◆ TASK TO CARRY OUT
Return the listing word for word, as given.

◆ TASK INPUTS

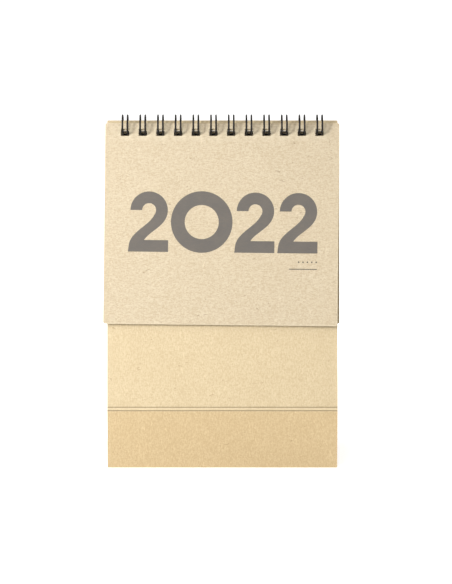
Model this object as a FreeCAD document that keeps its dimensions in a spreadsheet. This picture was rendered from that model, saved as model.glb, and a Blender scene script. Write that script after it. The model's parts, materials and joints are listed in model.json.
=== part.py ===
import FreeCAD, Part
import math
import os
import Sketcher

# Wire-bound flip desk calendar on a creased card stand, in millimetres.
#
# The stand is two creased boards that lean together like an A.  Each board is a
# long panel with a short flap below its crease.  The sheets hang on the front
# panel and share twelve twin loops of wire with both boards.
#
# Frame: X to the right, -Y towards the reader, Z up.  The boards mirror each
# other in the plane Y = 0, and the cut edges of the flaps stand on Z = 0.
#
# Panel coordinates: every sheet and panel is drawn with its own y up the panel
# and its own z out of it, counted from the flip axis at the sheets' top edges.

SIZES = [
    # boards of the stand
    ("board_width", 110.5),
    ("board_thickness", 0.6),
    ("panel_height", 138.2),
    ("lean_angle", 12.0),
    ("board_corner", 0.5),
    ("crease_gap", 1.0),
    ("apex_gap", 0.32),
    ("flap_clearance", 0.3),
    # sheets
    ("sheet_overhang", 0.85),
    ("sheet_height", 96.1),
    ("sheet_corner", 0.9),
    ("cover_thickness", 0.3),
    ("month_thickness", 0.12),
    ("month_count", 12),
    ("sheet_gap", 0.02),
    ("flip_clearance", 0.1),
    ("board_clearance", 0.05),
    ("board_rise", 1.2),
    # binding wire
    ("loop_pitch", 8.467),
    ("loop_edge_margin", 6.0),
    ("ring_radius", 4.6),
    ("ring_drop", 0.85),
    ("ring_setback", 0.85),
    ("wire_diameter", 0.9),
    ("wire_spacing", 2.4),
    ("bridge_bend", 0.8),
    ("bridge_clearance", 0.15),
    ("tip_clearance", 0.07),
    # binding holes
    ("hole_side_clearance", 0.35),
    ("hole_end_clearance", 0.25),
    ("strip_clearance", 0.164),
    ("front_hole_height", 2.6),
]

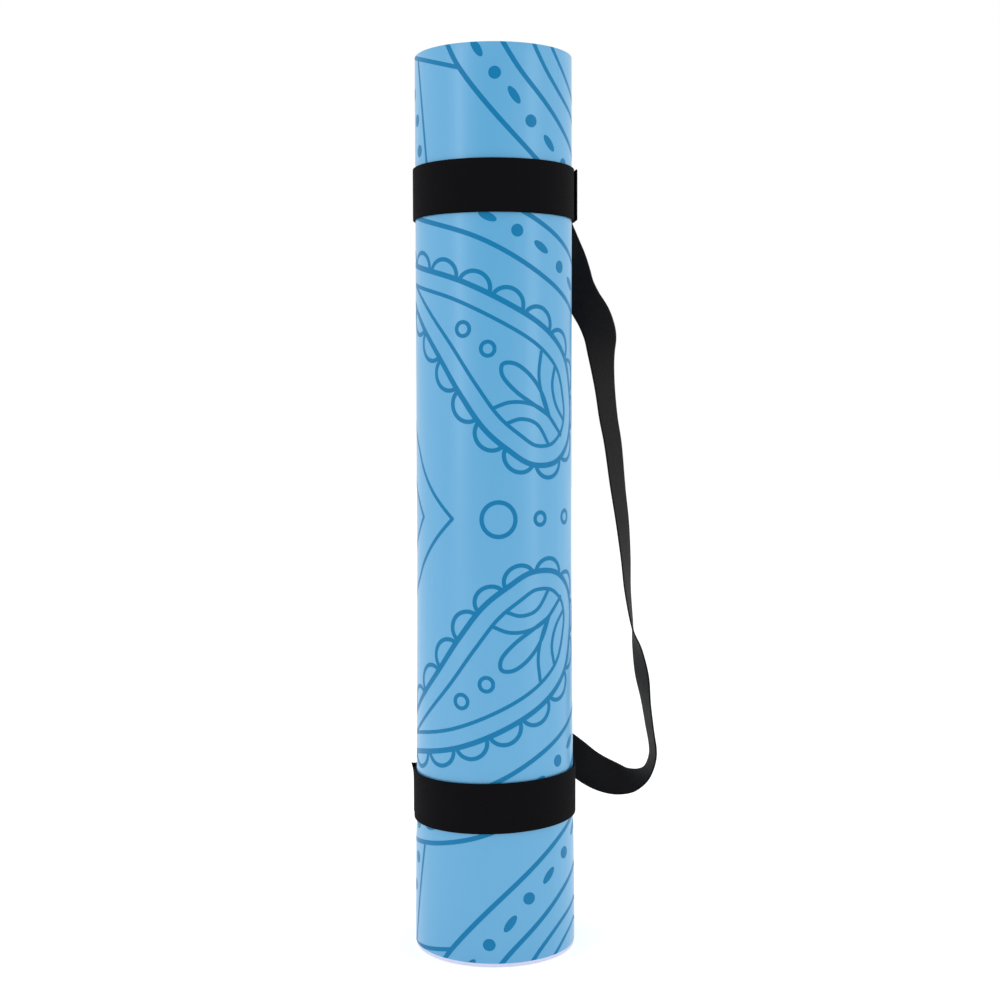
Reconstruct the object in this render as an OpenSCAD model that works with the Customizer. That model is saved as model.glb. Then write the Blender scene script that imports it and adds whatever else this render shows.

◆ CORRECT ANSWER
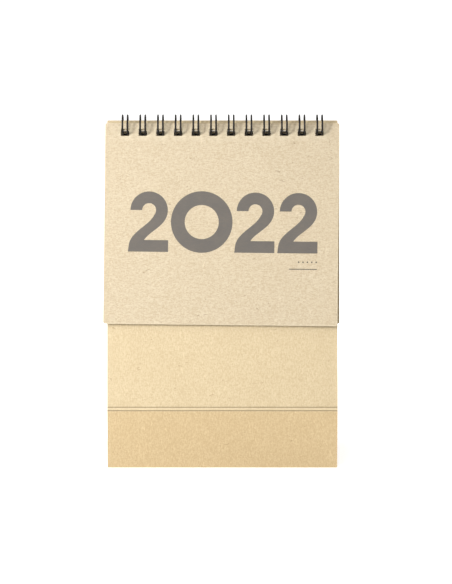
Model this object as a FreeCAD document that keeps its dimensions in a spreadsheet. This picture was rendered from that model, saved as model.glb, and a Blender scene script. Write that script after it. The model's parts, materials and joints are listed in model.json.
=== part.py ===
import FreeCAD, Part
import math
import os
import Sketcher

# Wire-bound flip desk calendar on a creased card stand, in millimetres.
#
# The stand is two creased boards that lean together like an A.  Each board is a
# long panel with a short flap below its crease.  The sheets hang on the front
# panel and share twelve twin loops of wire with both boards.
#
# Frame: X to the right, -Y towards the reader, Z up.  The boards mirror each
# other in the plane Y = 0, and the cut edges of the flaps stand on Z = 0.
#
# Panel coordinates: every sheet and panel is drawn with its own y up the panel
# and its own z out of it, counted from the flip axis at the sheets' top edges.

SIZES = [
    # boards of the stand
    ("board_width", 110.5),
    ("board_thickness", 0.6),
    ("panel_height", 138.2),
    ("lean_angle", 12.0),
    ("board_corner", 0.5),
    ("crease_gap", 1.0),
    ("apex_gap", 0.32),
    ("flap_clearance", 0.3),
    # sheets
    ("sheet_overhang", 0.85),
    ("sheet_height", 96.1),
    ("sheet_corner", 0.9),
    ("cover_thickness", 0.3),
    ("month_thickness", 0.12),
    ("month_count", 12),
    ("sheet_gap", 0.02),
    ("flip_clearance", 0.1),
    ("board_clearance", 0.05),
    ("board_rise", 1.2),
    # binding wire
    ("loop_pitch", 8.467),
    ("loop_edge_margin", 6.0),
    ("ring_radius", 4.6),
    ("ring_drop", 0.85),
    ("ring_setback", 0.85),
    ("wire_diameter", 0.9),
    ("wire_spacing", 2.4),
    ("bridge_bend", 0.8),
    ("bridge_clearance", 0.15),
    ("tip_clearance", 0.07),
    # binding holes
    ("hole_side_clearance", 0.35),
    ("hole_end_clearance", 0.25),
    ("strip_clearance", 0.164),
    ("front_hole_height", 2.6),
]

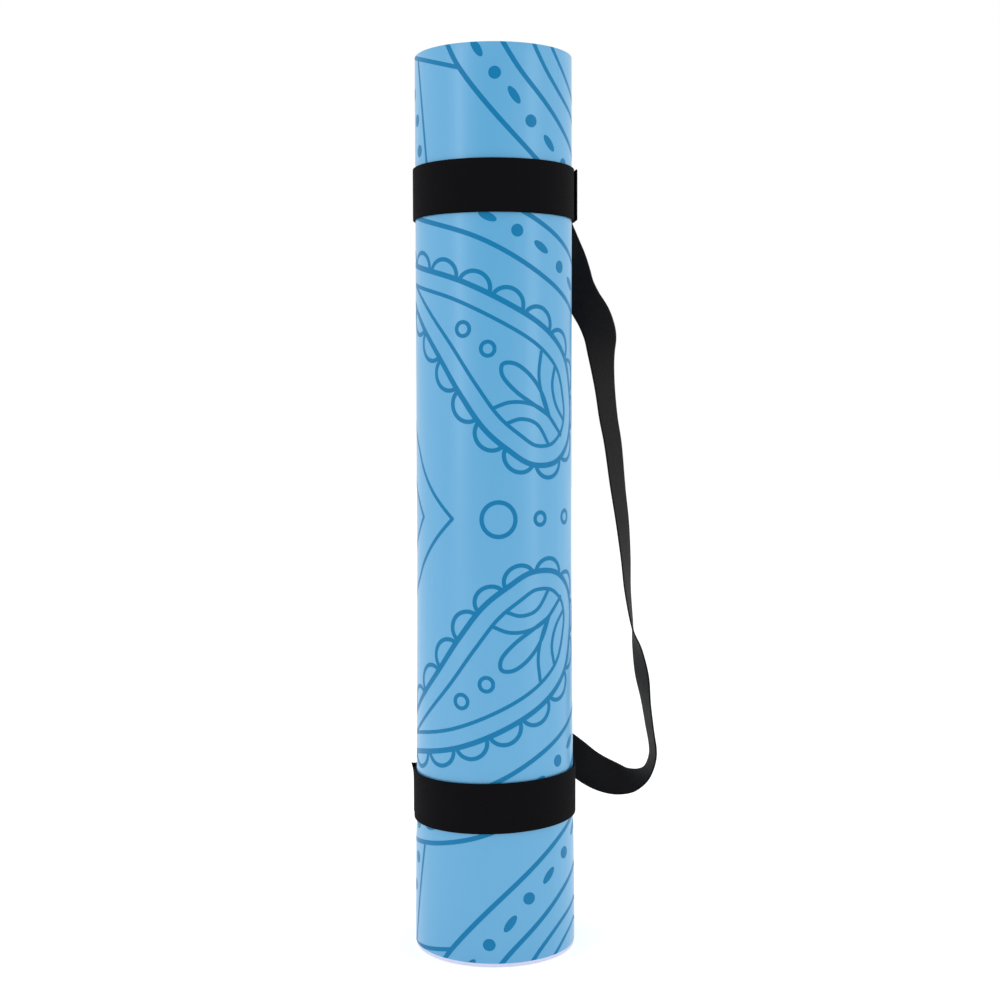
Reconstruct the object in this render as an OpenSCAD model that works with the Customizer. That model is saved as model.glb. Then write the Blender scene script that imports it and adds whatever else this render shows.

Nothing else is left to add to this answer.